Villeroy, Auguste
[Bibliographie]
Hérakléa, drame en trois actes, en vers (1896).
OPINIONS.
Francisque Sarcey
Nous n’avons pas de chance décidément cette année avec le théâtre à côté… Hérakléa est une des œuvres les plus authentiquement médiocres et les plus mortellement ennuyeuses que j’aie entendues depuis longtemps.
A.-Ferdinand Hérold
Il sied de louer M. Auguste Villeroy du noble effort qu’il a tenté. Son drame, grave et austère, doit lui concilier la sympathie de ceux qui tendent à faire du théâtre un exemple d’actions hautaines et morales. M. Villeroy connaît la tragédie antique, et, bien qu’il n’emploie pas le chœur, sa pièce est construite un peu comme celles que la Grèce nous a léguées ; et même, à en juger par certaine indication qui suit, dans la pièce imprimée, la liste des personnages, il semble que M. Villeroy estime possible la représentation d’Hérakléa sur une scène bâtie à la manière des scènes antiques. M. Villeroy connaît encore les classiques français, et nous serions étonné si, parmi eux, Corneille n’avait pas sa prédilection. Ceux de ses héros qu’il donne, en exemple s’asservissent à ce qu’ils pensent leur devoir, et ils aiment à formuler, en des alexandrins abstraits, des maximes morales. Aussi ne faut-il pas s’étonner que le drame de M. Auguste Villeroy soit, au début, assez froid ; mais, dans la suite, il est des scènes où il s’anime et éveille, chez les spectateurs, une émotion sereine.
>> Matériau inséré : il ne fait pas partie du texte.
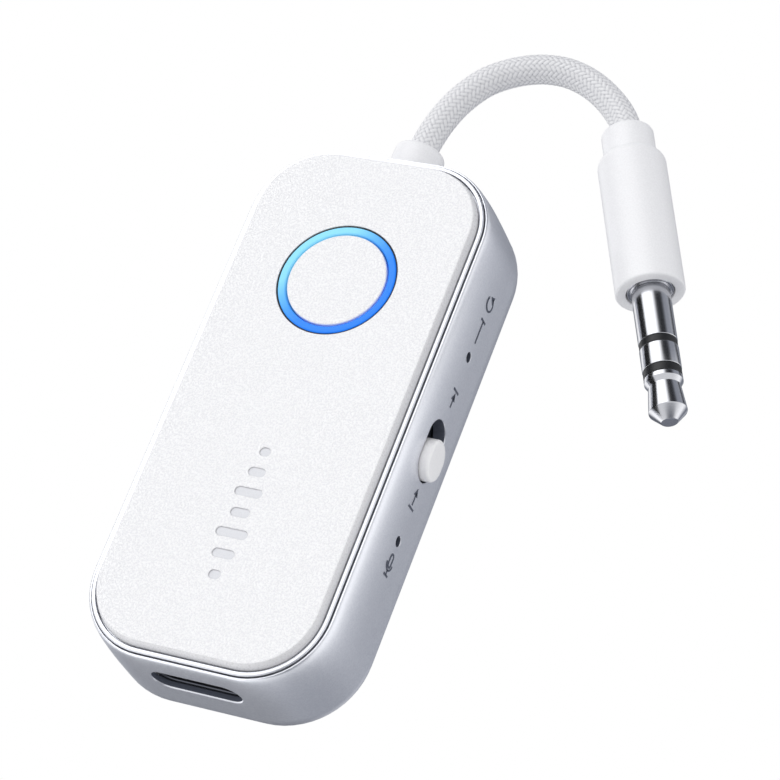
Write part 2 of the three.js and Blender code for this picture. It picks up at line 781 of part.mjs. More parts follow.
for (const [name, pad, root, material] of AUDIO_WIRES) {
  const route = [
    [root, 22.9, CORD_Z + 0.1],
    [root * 1.1, 22.3, CORD_Z + 0.15],
    [root + (pad - root) * 0.5, 21.6, CORD_Z + 0.15],
    [pad, 20.9, CORD_Z + 0.05],
    [pad, 20.2, CORD_Z - 0.05],
    [pad, 19.4, CORD_Z - 0.1],
  ];
  add(receiver, name, tube(route, 0.35, 6, 8), material);
}

// ---- Plug, built along its own axis: the end face is y = 0 and the tip points along +y ----

const plug = new THREE.Group();
plug.position.set(...PLUG_FACE);
plug.rotation.z = PLUG_ANGLE - Math.PI;
receiver.add(plug);

// The barrel's cord end has a round shoulder, so its profile is drawn from that end up.
const SHOULDER = 1.1;
const BARREL_BORE = 2.5;
const BARREL_MOUTH = COLLAR_RADIUS + 0.08;
const MOUTH_END = -BARREL_LONG + 1.4;
const BARREL_EDGE = 0.2;
const RECESS_RADIUS = 2.2;
const RECESS_FLOOR = -0.85;
const barrelShoulder = roundedEnd(BARREL_RADIUS, SHOULDER, BARREL_LONG, 5)
  .map(([r, y]) => [r, -y])
  .reverse();

const BARREL_PROFILE = [
  [BARREL_MOUTH, MOUTH_END],
  [BARREL_MOUTH, -BARREL_LONG + 0.4],
  ...barrelShoulder.filter(([r]) => r > BARREL_MOUTH + 0.12),
  [BARREL_RADIUS, -BARREL_EDGE],
  [BARREL_RADIUS - BARREL_EDGE, 0],
  [RECESS_RADIUS, 0],
  [RECESS_RADIUS, RECESS_FLOOR],
  [BARREL_BORE, RECESS_FLOOR],
  [BARREL_BORE, MOUTH_END],
  [BARREL_MOUTH, MOUTH_END],
];

const COLLAR_PROFILE = [
  [BORE_RADIUS, COLLAR_END],
  ...roundedEnd(COLLAR_RADIUS, 0.35, -COLLAR_END, 3).map(([r, y]) => [r, -y]).reverse(),
  [COLLAR_RADIUS, COLLAR_INNER_END],
  [BORE_RADIUS, COLLAR_INNER_END],
  [BORE_RADIUS, COLLAR_END],
];

add(plug, 'plug_collar', turned(COLLAR_PROFILE, COARSE_TURN), whiteSatin);
add(plug, 'plug_barrel', turned(BARREL_PROFILE, FINE_TURN), whiteSatin);

// The moulded core round the jack's root, with a blind bore for the jack's tail.
const CORE_RADIUS = 2.35;
const CORE_BACK = -11.6;
const CORE_FRONT = -1.8;
const CORE_BORE = 1.2;
const CORE_BORE_END = -6.5;

const CORE_PROFILE = [
  [0, CORE_BACK],
  [CORE_RADIUS, CORE_BACK],
  [CORE_RADIUS, CORE_FRONT],
  [CORE_BORE, CORE_FRONT],
  [CORE_BORE, CORE_BORE_END],
  [0, CORE_BORE_END],
];

add(plug, 'plug_core', turned(CORE_PROFILE, COARSE_TURN), naturalNylon);

// The jack is a stack of tubes round the tip's centre pin.
const SLEEVE_END = 5.3;
const FIRST_BAND_END = 6;
const RING_END = 8.2;
const SECOND_BAND_END = 9;
const PIN_RADIUS = 0.45;
const PIN_BORE = 0.6;

// A disc held behind the barrel's end wall, a step in its recess, a tail into the core behind it and
// the long contact outside.
const TAIL_RADIUS = 1.1;
const TAIL_END = -5;
const DISC_RADIUS = BARREL_BORE - 0.08;
const DISC_BACK = -1.7;
const STEP_RADIUS = 2.1;
const STEP_TOP = -0.15;

const SLEEVE_PROFILE = [
  [PIN_BORE, TAIL_END],
  [TAIL_RADIUS, TAIL_END],
  [TAIL_RADIUS, DISC_BACK],
  [DISC_RADIUS, DISC_BACK],
  [DISC_RADIUS, RECESS_FLOOR - 0.1],
  [STEP_RADIUS, RECESS_FLOOR - 0.1],
  [STEP_RADIUS, STEP_TOP],
  [JACK_RADIUS, STEP_TOP],
  [JACK_RADIUS, SLEEVE_END],
  [PIN_BORE, SLEEVE_END],
  [PIN_BORE, TAIL_END],
];

// The tip: a narrow collar, the neck that a socket's spring holds, a long flare out to the widest
// point, and a 45 degree cone that ends flat.
const TIP_LOW = SECOND_BAND_END + JACK_SEAM;
const TIP_END = 13.43;
const PIN_END = -6;

const TIP_PROFILE = [
  [0, PIN_END],
  [PIN_RADIUS, PIN_END],
  [PIN_RADIUS, TIP_LOW],
  [JACK_RADIUS - 0.02, TIP_LOW],
  [JACK_RADIUS - 0.02, 9.4],
  [1.45, 9.85],
  [1.72, 12.45],
  [0.75, TIP_END],
  [0, TIP_END],
];

function jackBand(low, high) {
  return turned(tubeProfile(PIN_BORE, JACK_RADIUS, low + JACK_SEAM, high), COARSE_TURN);
}

add(plug, 'jack_sleeve', turned(SLEEVE_PROFILE, COARSE_TURN), chrome);
add(plug, 'jack_band_1', jackBand(SLEEVE_END, FIRST_BAND_END), blackPlastic);
add(plug, 'jack_ring', jackBand(FIRST_BAND_END, RING_END), chrome);
add(plug, 'jack_band_2', jackBand(RING_END, SECOND_BAND_END), blackPlastic);
add(plug, 'jack_tip', turned(TIP_PROFILE, COARSE_TURN), chrome);

export default receiver;
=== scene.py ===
"""Looks of a palm-sized Bluetooth audio receiver with a captive braided cord and a 3.5 mm plug.

Metres, in the CAD frame: the receiver lies on its back on z = 0, the cord leaves the +Y end, the
charging port is in the -Y end and the switch, pinholes and printed marks are on the +X side.
"""

import math

import bmesh
import bpy
import numpy as np
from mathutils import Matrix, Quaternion, Vector


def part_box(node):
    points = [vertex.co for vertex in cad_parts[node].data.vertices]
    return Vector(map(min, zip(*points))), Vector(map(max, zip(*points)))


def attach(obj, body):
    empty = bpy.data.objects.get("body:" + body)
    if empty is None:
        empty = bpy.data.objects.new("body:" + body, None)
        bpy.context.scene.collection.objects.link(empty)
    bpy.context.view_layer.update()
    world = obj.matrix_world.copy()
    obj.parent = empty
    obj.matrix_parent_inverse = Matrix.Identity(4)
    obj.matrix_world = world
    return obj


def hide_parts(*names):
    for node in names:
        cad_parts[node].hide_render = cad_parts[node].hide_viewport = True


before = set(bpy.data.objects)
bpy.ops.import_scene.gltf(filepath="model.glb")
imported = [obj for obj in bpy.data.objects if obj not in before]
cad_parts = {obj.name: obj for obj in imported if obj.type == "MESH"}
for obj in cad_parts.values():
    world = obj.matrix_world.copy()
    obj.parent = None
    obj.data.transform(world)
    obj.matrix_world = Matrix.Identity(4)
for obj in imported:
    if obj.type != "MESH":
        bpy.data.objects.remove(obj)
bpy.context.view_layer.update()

MM = 0.001
RIGHT, AHEAD, UP = np.eye(3)
SHARP = 2e-5 * MM
MERGE = 1e-4 * MM

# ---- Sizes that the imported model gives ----

shell_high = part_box("back_shell")[1]
plate_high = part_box("front_plate")[1]
ring_low, ring_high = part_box("light_ring")
port_low, port_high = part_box("usb_c_shell")
knob_low, knob_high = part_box("slide_knob")
relief_low, relief_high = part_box("strain_relief")

BODY_X, BODY_Y, LIP_Z = shell_high
PLATE_FLARE = 0.25 * MM
PLATE_X = plate_high.x - PLATE_FLARE
PLATE_Y = plate_high.y - PLATE_FLARE
PLATE_TOP = plate_high.z
BUTTON = np.array([0, (ring_low.y + ring_high.y) / 2, 0])
PORT_Z = (port_low.z + port_high.z) / 2
SIDE_Z = (knob_low.z + knob_high.z) / 2
CORD_Z = (relief_low.z + relief_high.z) / 2

# ---- Sizes of its own, the same as the CAD source's ----

PLATE_CORNER = 5.9 * MM
BODY_CORNER = 7.5 * MM
WALL = 1.2 * MM
BACK_ROUND = 2.8 * MM
SHOULDER_Z = 5.2 * MM
LIP_INSET_X = 0.7 * MM
LIP_INSET_Y = 0.25 * MM
LEDGE_Z = 9.6 * MM
OPENING_GROWTH = 0.86 * MM
FRAME_HOLE = 5.9 * MM
PLATE_HOLE = 5.65 * MM
RING_OUTER = 5.5 * MM
SCREW_X = 7.9 * MM
SCREW_Y = 19.6 * MM
# A screw boss: (radius, height) up its side, over its top and down its blind pilot hole.
BOSS = np.array([(0, 0.6), (1.5, 0.6), (1.5, 4.8), (0.9, 4.8), (0.9, 1.6), (0, 1.6)]) * MM
PORT_HOLE_WIDE = 8.7 * MM
PORT_HOLE_HIGH = 2.9 * MM
POCKET_Y = 25.55 * MM
POCKET_GROWTH = 0.4 * MM
PORT_WALL = 0.3 * MM
SLOT_Y = 0.08 * MM
SLOT_LONG = 5.95 * MM
SLOT_WIDE = 3.6 * MM
KNOB_Y = -0.78 * MM
KNOB_LONG = 3.85 * MM
KNOB_WIDE = 3.3 * MM
KNOB_TAIL = np.array([(-1.1, -0.8, 9.55), (1.1, 0.8, 11.2)]) * MM
KNOB_FORK = np.array([(-0.6, -0.45, 9), (0.6, 0.45, 10.9)]) * MM
SIDE_CUT = 10 * MM
RESET_HOLE = np.array([9.7, 6.4]) * MM
MIC_HOLE = np.array([-8.75, 6.2]) * MM
PINHOLE_RADIUS = 0.48 * MM
CORD_RADIUS = 1.4 * MM

# The cord's centre line, from behind the strain relief's flange to inside the plug barrel.
CORD_ROUTE = np.array([
    (0, 23.2, 6.2), (0, 25.4, 6.2), (0, 27.6, 6.2), (0.05, 29.8, 6.2),
    (0.3, 31.9, 6.15), (0.7, 33.8, 6.05), (1.25, 35.6, 5.85), (2.1, 37.4, 5.6),
    (3.2, 39.0, 5.3), (4.7, 40.35, 4.9), (6.4, 41.3, 4.55), (8.1, 41.85, 4.2),
    (9.9, 41.95, 3.9), (11.6, 41.6, 3.65), (13.2, 40.9, 3.45), (14.7, 39.9, 3.3),
    (15.9, 38.85, 3.2), (16.8, 37.8, 3.17), (17.41, 36.69, 3.17), (18.35, 34.7, 3.17),
    (19.1, 33.12, 3.17), (19.85, 31.54, 3.17),
]) * MM

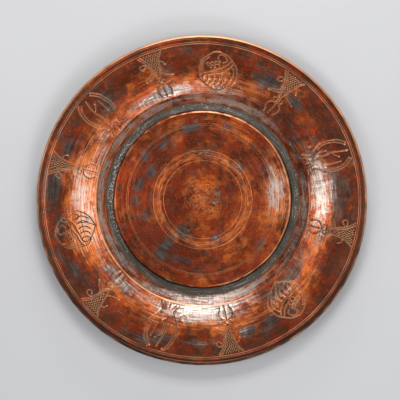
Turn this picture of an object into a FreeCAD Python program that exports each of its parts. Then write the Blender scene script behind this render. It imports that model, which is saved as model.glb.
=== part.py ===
import FreeCAD, Part
import math
import os
import re

import Sketcher

# A round copper tray with a raised centre plate, in millimetres. It lies flat, +Z is up, and the origin
# is the point on the table under its middle. Every piece is turned about the Z axis, so each is one closed
# section, given as corners (radius, height), or one ring.

SIZES = {
    # the tray's own sheet, from the hidden inner ledge out to the rolled edge
    "tray_diameter": 420,      # over the rolled edge
    "sheet_gauge": 1.2,        # thickness of the copper
    "ledge_radius": 103,       # the round hole under the centre plate
    "foot_radius": 123,        # the corner between the flat foot and the side
    "foot_bend": 3,            # inside radius of the bend at that corner
    "side_angle": 38,          # the side's slope, in degrees
    "crease_radius": 136,      # the ridge between the side and the flange
    "flange_angle": 26,        # the flange's slope at the ridge, in degrees
    "level_radius": 199,       # where the flange's curve has become level
    # the rolled edge and the wire in it
    "wire_diameter": 2.8,
    "wire_play": 0.05,         # clearance all round the wire
    "bead_rise": 1.0,          # how far the roll stands above the flange
    # the centre plate, a shallow pan lying upside down
    "plate_radius": 113.5,
    "plate_height": 9,         # its top above the table
    "plate_edge": 2.8,         # outside radius of its rounded edge
    "plate_bend": 2.2,         # outside radius of the bend into its foot
    "plate_foot": 9,           # width of the foot, turned inwards
    # the solder in the channel between the plate's skirt and the side
    "solder_play": 0.05,
    "seam_width": 1.1,         # the open seam beside the plate's edge
    "seam_floor": 2.6,         # height of the seam's bottom
    "solder_height": 4.8,
    "solder_lap": 1.0,         # how far the solder runs on to the side
    "solder_hollow": 16,       # radius of its hollow top
}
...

L’action d’Hérakléa est des plus simples. Chrysopolis, capitale de l’empire du Couchant, est, depuis de longs jours, assiégée par les Barbares ; le peuple demande qu’on se rende, et peut-être l’empereur Héklésias, affaibli par l’âge et les travaux, aurait-il cédé, si sa fille Hérakléa n’était là, sans cesse, pour le rappeler à l’effort et à la résistance. Tandis que, des fils de l’empereur, l’un, Chéréas, toujours indécis, essaye d’oublier, en faisant des vers, la chute qui menace Chrysopolis, et l’autre Théodore, insouciant et léger, oublie les malheurs de la patrie en courant au cirque et en fréquentant chez les courtisanes, Hérakléa, fière et pure, prie les Dieux, honore les vertus anciennes et pousse à la lutte acharnée. C’est elle que l’empereur écoute, et il déclare qu’il résistera aux Barbares. Priscus, prince du Sénat, l’invite à se rendre ; Xéniclès, préfet des légions, lui annonce que l’armée refuse de sortir ; Chrysès, le grand-prêtre, vient proclamer que les Dieux ordonnent d’ouvrir aux Barbares : Hérakléa renie les Dieux, qui conseillent la lâcheté, et l’empereur, après un moment de défaillance, repousse ceux qui veulent la reddition. Le peuple alors se rebelle, et Théodore lui-même, pour l’apaiser, le mène ouvrir aux Barbares les portes de Chrysopolis. Et tandis que tous, peuple, Sénat, armée, se précipitent avec joie vers les vainqueurs, l’empereur et sa fille se frappent et meurent, libres encore, et léguant aux Barbares l’exemple d’êtres qui, jusqu’au bout, ont eu foi en une idée, et qui n’ont voulu se soumettre à aucun esclavage.
Telle est l’action d’Hérakléa. M. Villeroy n’a point essayé de parer son drame d’ornements superflus. Aucune intrigue secondaire ne vient l’embarrasser ; il n’y a jamais que peu d’acteurs en scène, et l’auteur n’a point cherché à séduire le spectateur par le pittoresque des détails. Le défaut d’une œuvre dramatique ainsi conçue peut-être de manquer de mouvement : quand, dans un drame, on néglige le mouvement extérieur, il faut, nous semble-t-il, montrer, presque à chaque réplique, que croissent ou diminuent les passions des personnages ; ainsi le drame reste vivant, d’un mouvement passionnel. Peut-être la pièce de M. Villeroy languit-elle à certains moments ; la gradation des sentiments n’est pas toujours assez marquée ; mais il est des scènes bien animées et vraiment dramatiques : celle, par exemple, qui termine le second acte, où Hérakléa cesse de croire aux Dieux, et, bravant le grand-prêtre Chrysès, décide l’empereur à agir contre la volonté de tous.